“Well now, wait a minute,” said Aleck. “I haven’t finished my remarks about it. In the first place, there’s more than I know what to do with, without it, and in the second place, I owe it to you if there wasn’t, for you have made life in the store a different thing to me a thousand times over. Do you think I could ever have kept up heart if I hadn’t thought so much of your being there every day, or could ever have been patient through it all if I hadn’t seen such a little fighter at my side? So that’s settled so far, and now in the third place, I can’t desert the ship, unless you will take the whole command, and if you do you ought to have the whole profits. And in the fourth place,” and Aleck put his arm around his future partner’s neck again in a most unbusinesslike way, “in the fourth place, it’s all in the family, whatever you do and have, you dear, little old soldier? Don’t you know nobody could be closer to us all? Flesh and blood couldn’t bring it any nearer, and if we’re so proud of you now, what will it be by-and-by?”

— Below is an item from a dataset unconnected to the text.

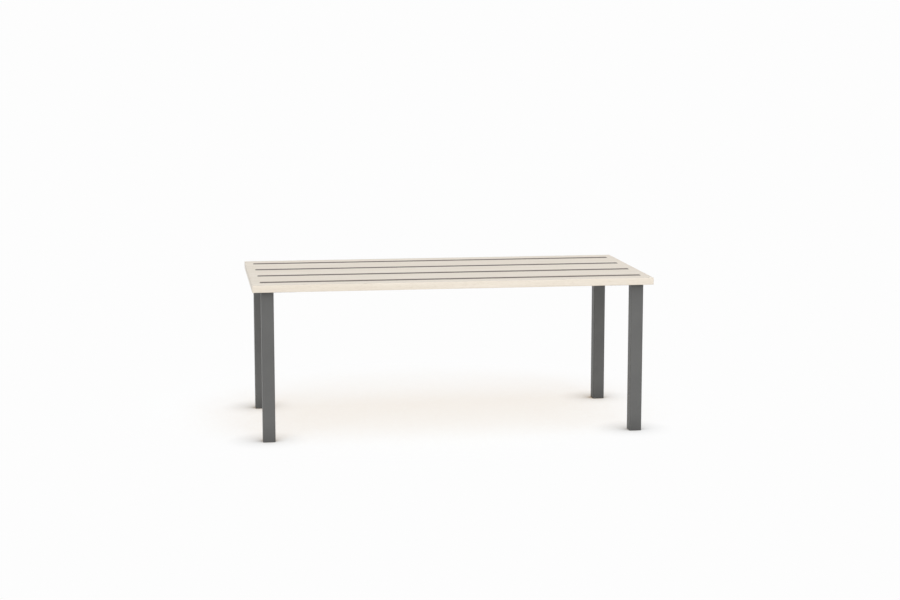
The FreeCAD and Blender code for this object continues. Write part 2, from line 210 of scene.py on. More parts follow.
# %% Colours and rates of the maple print
MAPLE_LIGHT = (0.870, 0.795, 0.690, 1)
MAPLE_DARK = (0.765, 0.680, 0.568, 1)
MAPLE_FLECK = (0.600, 0.510, 0.395, 1)
MAPLE_SPAN = (0.34, 0.66)
MAPLE_ROUGH = (0.38, 0.46)
GROWTH_RATES = (1.3, 34)  # changes a metre along the grain, and across it
FIBRE_RATES = (9, 700)
FLECK_RATES = (80, 1300)
FLECK_SPAN = (0.60, 0.74)
FLECK_STRENGTH = 0.40
GROWTH_SHARE = 0.65
GRAIN_DEPTH = 0.03 * MM
GLUE = (0.520, 0.430, 0.320, 1)
GLUE_WIDTH = 0.12 * MM
ALONG = {"x": (1, 0, 0), "y": (0, 1, 0)}


def grain_scale(along, rates):
    """Rates along X, Y and Z: the first along the grain, and the second on the other axes."""
    lengthwise = np.array(ALONG[along])
    long_rate, cross_rate = rates
    return tuple(float(rate) for rate in lengthwise * long_rate + (1 - lengthwise) * cross_rate)


print("growth rates of a sheet along x:", grain_scale("x", GROWTH_RATES))

# %% The laminate and the edge bands
def maple(name, along, joint=None):
    """Maple-look print with its grain along x or y: a weighted sum of growth lines and fibres
    chooses the tone, and flecks darken it in places. For a band, the joint is the distance from
    the bench's middle at which it is glued on, square to the grain."""
    finish, tree, shader, place = start_finish(name)
    growth = noise(
        tree, place, grain_scale(along, GROWTH_RATES), detail=4, roughness=0.6, distortion=0.35
    )
    fibres = noise(tree, place, grain_scale(along, FIBRE_RATES), detail=2, roughness=0.6)
    flecks = noise(tree, place, grain_scale(along, FLECK_RATES), detail=1, roughness=0.4)
    figure = weighted(tree, growth, fibres, GROWTH_SHARE)
    wood = two_tones(tree, figure, MAPLE_SPAN, MAPLE_DARK, MAPLE_LIGHT)
    spots = remap(tree, flecks, *FLECK_SPAN, 0.0, FLECK_STRENGTH)
    printed = blend_colours(tree, spots, wood, MAPLE_FLECK)
    if joint is not None:
        axes = add_node(tree, "ShaderNodeSeparateXYZ", {0: place}).outputs
        out = math_node(tree, "ABSOLUTE", axes["Y" if along == "x" else "X"])
        glued = math_node(tree, "LESS_THAN", out, joint + GLUE_WIDTH)
        printed = blend_colours(tree, glued, printed, GLUE)
    tree.links.new(printed, shader.inputs["Base Color"])
    vary_roughness(tree, shader, fibres, NOISE_SPAN, MAPLE_ROUGH)
    raise_surface(tree, shader, fibres, GRAIN_DEPTH, strength=0.5)
    return finish


# The low corner of the back and the right band's box lies on the joint.
back_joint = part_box("edge_band_back")[0].y
right_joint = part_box("edge_band_right")[0].x
laminate_finish = maple("maple_laminate", "x")
band_finish_long = maple("maple_band_long", "x", back_joint)
band_finish_short = maple("maple_band_short", "y", right_joint)
print("laminate finish:", len(laminate_finish.node_tree.nodes), "nodes")

# %% [markdown]
# ## Backing and core
#
# The underside has a plain balancing sheet, matt and faintly mottled, as paper is. The core is
# particle board. It shows only in the hair-thin gaps beside the strips, but it still gets its
# chips. Noise suits the paper, because it has no edges. Chips have edges, so a Voronoi pattern
# makes them: small cells, each of one wood tone.

# %% The backing sheet
PAPER_DARK = (0.60, 0.55, 0.46, 1)
PAPER_PALE = (0.67, 0.62, 0.53, 1)
PAPER_ROUGH = (0.62, 0.75)
PAPER_RELIEF = 0.04 * MM
MOTTLE_RATES = (9, 9, 9)
PULP = (0.50, 0.45, 0.37, 1)
PULP_RATES = (900, 500, 900)
PULP_SPAN = (0.5, 0.8)
PULP_STRENGTH = 0.3


def backing_sheet():
    """Paper: a slow mottle of two tones, with darker pulp where a fine noise is high."""
    finish, tree, shader, place = start_finish("backing_sheet")
    mottle = noise(tree, place, MOTTLE_RATES, detail=4, roughness=0.6)
    pulp = noise(tree, place, PULP_RATES, detail=2, roughness=0.6)
    tone = two_tones(tree, mottle, TONE_SPAN, PAPER_DARK, PAPER_PALE)
    spots = remap(tree, pulp, *PULP_SPAN, 0.0, PULP_STRENGTH)
    tree.links.new(blend_colours(tree, spots, tone, PULP), shader.inputs["Base Color"])
    vary_roughness(tree, shader, pulp, NOISE_SPAN, PAPER_ROUGH)
    raise_surface(tree, shader, pulp, PAPER_RELIEF, strength=0.6)
    return finish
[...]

Nobody could resist Aleck. It was all settled with the doctor and Thorndyke and everybody else, just as he would like it, and before they really knew what he was about, and Thorndyke very soon found himself really steering the ship, and Aleck only “hanging about more or less,” as he had said. A good deal “less,” Thorndyke thought, but it was better than losing him altogether, and he was determined he should never know how he missed him.


CHAPTER XXV.

Tom sauntered into Halliday’s now and then, as he always had, but Thorndyke saw something, he couldn’t tell what, that worried him more and more; at all events Tom looked more hopeless and forlorn every time.

“What a man you’re making, Thorndyke!” he said one day; “it was in you, I suppose, and it wasn’t in me; that’s the difference. But you don’t know what a chance you’ve had. Did Aleck ever badger you or crowd you in all the time you were together?”

Aleck! Why, you know him, Tom!”

“Yes, I suppose so; only I can’t imagine anybody’s leaving you in peace and quiet all the time. Well, I might have made something, perhaps, if I’d been here, though not much, probably. I always was a stupid, blundering fellow, and never should have been of much account, anyhow. I’m none at all now, though, and I’d give up and let everything go to the bottom, if there was nobody that thought he could hold on to me if I didn’t. They’ll find out their mistake some day; but I suppose I ought to hold on till they do.”

“You wouldn’t like any one else to say that,” said Thorndyke, greatly troubled.